NU-IN: Warum es sich auch lohnt, hinter die Kulissen zu schauen

Bevor wir einen genauen Blick auf Materialien und Produktion werfen, ist es wichtig, einen Blick auf die Menschen bzw. den unternehmerischen Background von NU-IN zu werfen. Während Stefanie und Marcus unter anderem die Testimonials der Marke sind und ihre modische Position nutzen, um das Label im coolen Licht erscheinen zu lassen, ist Director (Geschäftsführer) von NU-IN der Schwede Mike Mikkelborg. Mike ist bzw. war Co-Owner des Ultra Fast Fashion Brands NA-KD – für uns ein klares No-Go. Natürlich muss niemand, der die Welt verbessern will, eine blütenweiße Weste tragen. Gleichzeitig unterstützen wir weder Konzernstrukturen, noch Unternehmen, die einen deutlich von Nachhaltigkeit abgewandten Hintergrund aufweisen. Was wir persönlich bei NA-KD so empfinden.

Nu-In: Warum wir das Influencer Label von Stefanie Giesinger und Marcus Butler kritisch sehen: Quelle About youQuelle: www.aboutyou.de

Was denn nun: »Fashion first. Sustainable always« oder »Fashion. Sustainably driven«?

Ein Artikel wie dieser schreibt sich in der Regel nicht über Nacht. Was gut ist – denn manchmal geschehen während der Erstellung interessante Wendungen. Nach immer lauter werdender Kritik in den sozialen Medien hat sich NU-IN wohl dazu entschieden ihren Claim von »Fashion first. Sustainable always« in »Fashion. Sustainably driven« auf ihrer Website zu ändern. Beim großen Online-Shop About you wird NU-IN allerdings immer noch mit diesem Claim »Fashion first. Sustainable always« beworben.
Auf der Website von NU-IN steht: »We’ve designed every part of our business around sustainability to show the fashion industry that it can be done…« Jeder Teil des Unternehmens wurde auf Nachhaltigkeit ausgerichtet? Wirklich? Und warum wurde der Claim dann geändert?

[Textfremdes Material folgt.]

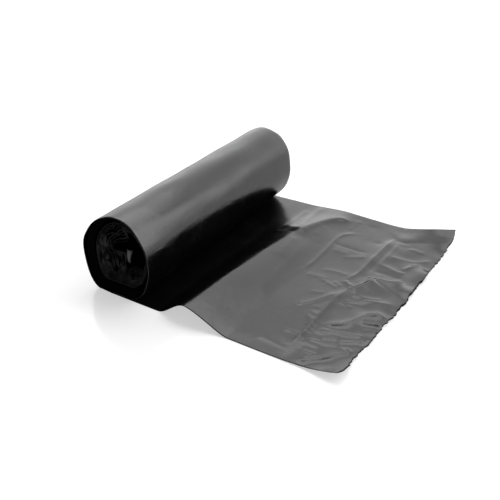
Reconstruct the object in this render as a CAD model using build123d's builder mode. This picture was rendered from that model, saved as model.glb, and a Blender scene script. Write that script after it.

Die Position des Co-Owner, die Mike Mikkelborg bei NA-KD bekleidet hat, war während unserer Recherchen auf dem Netzwerk-Portal LinkedIn (siehe unten) und weiteren sozialen Plattformen öffentlich einsehbar. Komischerweise ist aktuell über diese Position nichts mehr auf seinen Profilen zu finden. Wir fragen uns, warum diese Informationen über Mike Mikkelborg plötzlich nicht mehr sichtbar sind.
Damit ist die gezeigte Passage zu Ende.